Customs connected to the Green Week celebrated by the Polish people included for example:

  • adorning houses, pathways and shrines with green branches (particularly of the birch-tree), herbs and flowers
  • sweeping floors with a green birch-tree branch to ‘purify’ it
  • scattering sweet flag / calamus on floors as a protective barrier
  • adorning cattle with flowers and incensing them with sacred smoke (more about it here)
  • rolling eggs around cattle’s sides in rituals of protection and of boosting the fertility (same ritual was performed for humans)
  • burning bonfires around which joyful celebrations with dances and singing were organized
  • walking with torches around crop fields to get rid of evil spirits and demons
  • walking with so-called ‘gaik’ or ‘maik’ (branches decorated with flowers and ribbons, held on a long stick) – you can read more about it here

…and so on. Many regions have their own partly-unique customs or games connected to the Green Week. Some of the customs survived only locally or are recreated only by folklore or ethnography organizations. Moreover, some similar elements can be found in rural customs of not only Pentecost but also of the Corpus Christi – both these Christian holidays in Poland had been syncretized with certain old-Slavic spring rituals dated to a Slavic ‘full-spring’ festival over the past centuries.

Poland - Zielone Świątki (Green Week)
Procession with cattle in Szraniewo, Poland. Photo © Jolanta Paczkowska

Poland - Zielone Świątki (Green Week)

Poland - Zielone Świątki (Green Week)
Bonfire and walking with torches in Rabka. Photos © rabka.pl
Poland - Zielone Świątki (Green Week)
Green Week in region of Urzecze, which has old rafting traditions. Photo by ciekawesciezki.pl

Originally the rituals were linked to the Slavic festival called Stado (literally: ‘Herd’) – such name of ‘pagan’ festivities still celebrated on the Polish countryside was described in 15th-century manuscripts (Długosz’ Chronicle and a few suviving sermons). In the mentioned chronicle Stado is described as a feast organized in honor of the Slavic gods, and accompanied by songs, dances and sport activities. According to later documents, this feast was eventually ‘Christianized’ only in 16th or 17th century, however its pre-Christian elements are still alive in Poland nowadays, mostly detached from their original meaning. Informations about analogous Slavic spring feasts can be found for example in the medieval chronicle of Cosmas of Prague that describes a very similar feast celebrated by the early Czech people, dedicated also to ancestors, or in the sources mentioning the so-called Green Week or Rusalki Week that is celebrated among the East Slavs around the same time.

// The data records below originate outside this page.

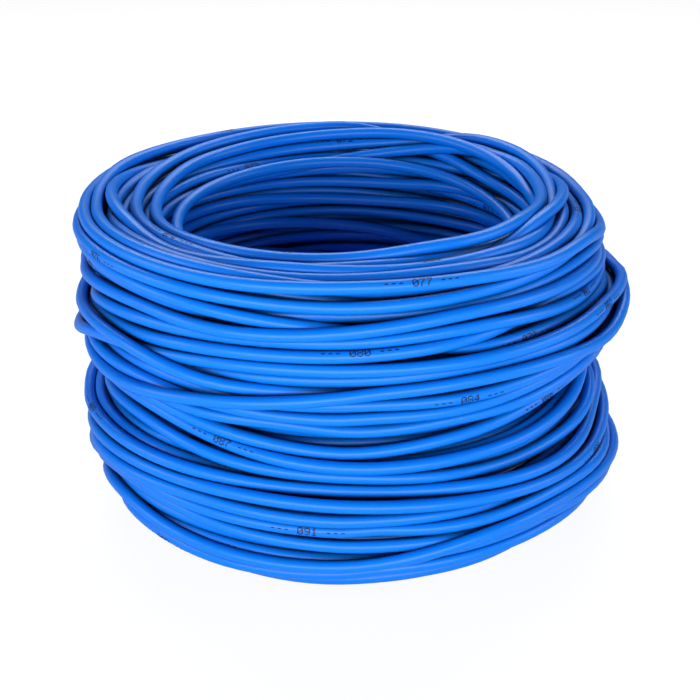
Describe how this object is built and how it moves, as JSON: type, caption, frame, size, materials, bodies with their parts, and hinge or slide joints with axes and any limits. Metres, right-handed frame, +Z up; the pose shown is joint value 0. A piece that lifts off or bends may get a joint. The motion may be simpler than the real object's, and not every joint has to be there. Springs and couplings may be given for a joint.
{
  "type": "coil of network cable",
  "caption": "Bare round coil of glossy blue twisted-pair network cable, wound in many layers about an open bore and standing on its end.",
  "frame": {"origin": "on the floor, on the axis of the bore, under the middle of the coil", "axes": "+Z up along the bore; the coil stands on its end; +Y towards the back, where the outer cut end lies low on the wall"},
  "size_m": [0.2431, 0.2427, 0.1417],
  "materials": {
    "sheath": "glossy blue PVC",
    "blue_insulation": "satin polyethylene",
    "white_blue_insulation": "satin polyethylene, white with a blue stripe",
    "orange_insulation": "satin polyethylene",
    "white_orange_insulation": "satin polyethylene, white with an orange stripe",
    "green_insulation": "satin polyethylene",
    "white_green_insulation": "satin polyethylene, white with a green stripe",
    "brown_insulation": "satin polyethylene",
    "white_brown_insulation": "satin polyethylene, white with a brown stripe",
    "copper": "bare drawn copper",
    "rip_cord": "polyester thread"
  },
  "bodies": {
    "root": {"inner_turns": "sheath", "outer_turns": "sheath", "sheath_ends": "sheath", "blue_wire": "blue_insulation", "white_blue_wire": "white_blue_insulation", "orange_wire": "orange_insulation", "white_orange_wire": "white_orange_insulation", "green_wire": "green_insulation", "white_green_wire": "white_green_insulation", "brown_wire": "brown_insulation", "white_brown_wire": "white_brown_insulation", "blue_conductor": "copper", "white_blue_conductor": "copper", "orange_conductor": "copper", "white_orange_conductor": "copper", "green_conductor": "copper", "white_green_conductor": "copper", "brown_conductor": "copper", "white_brown_conductor": "copper", "rip_cord": "rip_cord"}
  },
  "joints": []
}
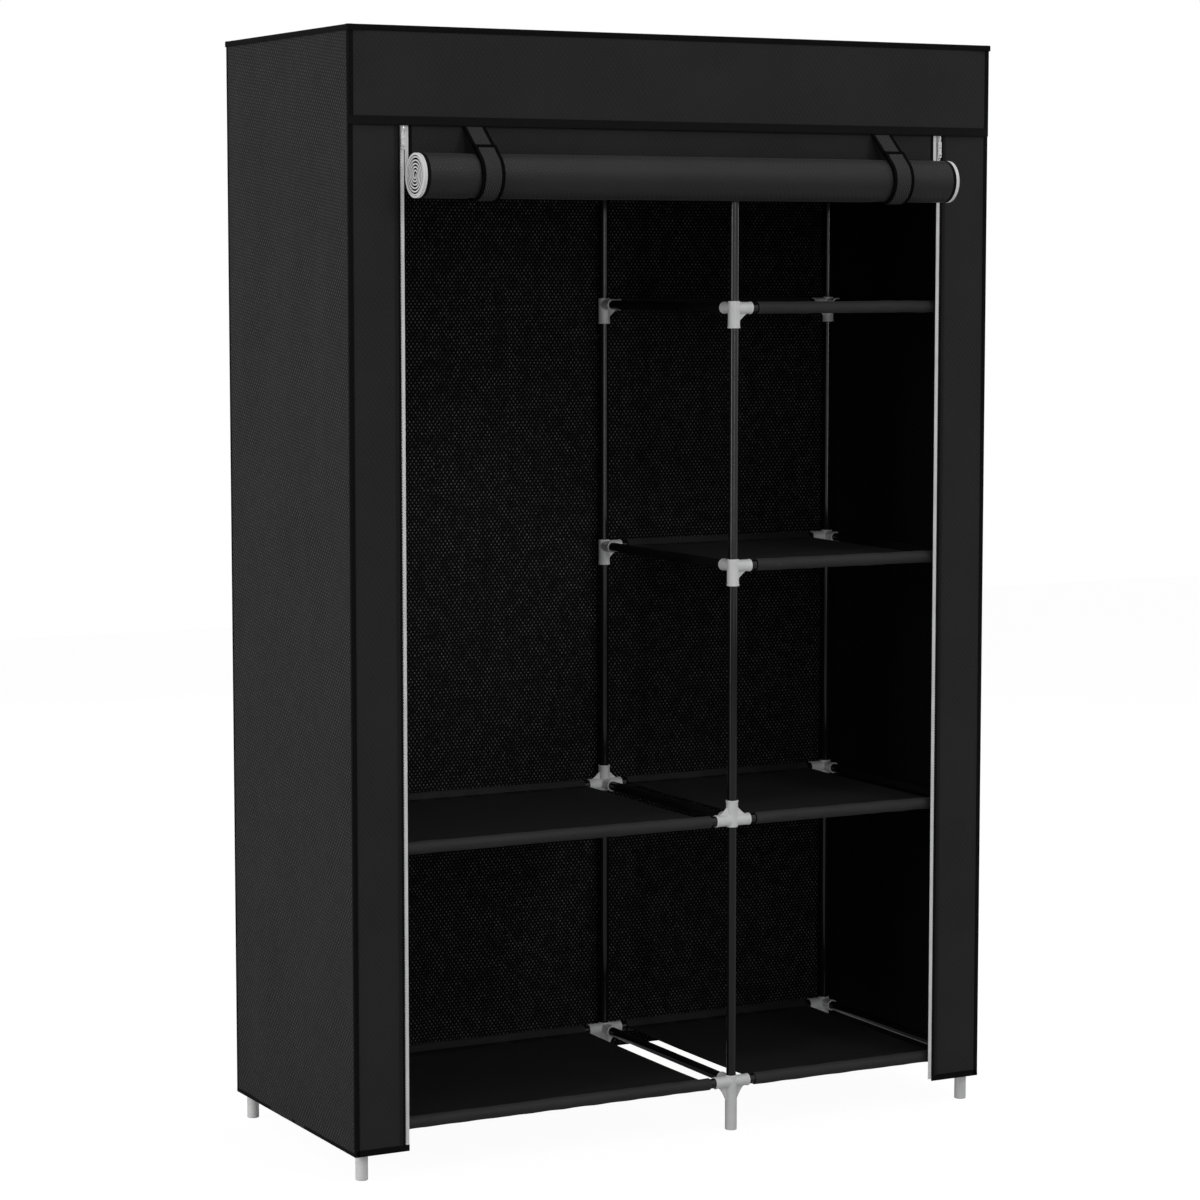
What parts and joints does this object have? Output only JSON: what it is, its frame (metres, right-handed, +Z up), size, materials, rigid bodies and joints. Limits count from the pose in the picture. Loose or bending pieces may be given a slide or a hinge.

The Polish name ‘Zielone Świątki’ survived only in the traditions of the countryside and was eventually adopted by the Christian church as a synonym of Pentecost in attempts of erasing its separate nature. Usage of the word ‘świątki’ there is extremely interesting and doesn’t occur in any other name of Polish holidays. In the traditions of the Polish contryside this word is used only to describe sacred wooden sculptures, which are created locally by self-taught folk artists. These sacred sculptures show mostly Christian religious figures nowadays (most often it’s the Holy Mother or the Pensive Christ), but many ethnographers agree that they rather resemble old-Slavic ‘pagan’ sculptures in their shape and forms of adoration. Such ‘świątki’ are usually placed in wayside shrines or inside hollows in trees along rural pathways and roads, and very often ‘protect’ crossroads that have a deep sacred meaning in the Polish folklore and where both divination and invocations were uttered (read more: Polish folk beliefs). In a way, considering also the surviving informations about the Stado festival, the original meaning of Zielone (Green) Świątki could be then interpreted literally as a festivity dedicated to sacred sculptures (this is, the old-Slavic gods) that are turning green during spring (being decorated with green and blooming branches).

Rituals of clear old-Slavic origins found in the rural Green Week customs became incorporated into spring celebrations of Stado by Rodnovers (modern believers of the Slavic Native Faith).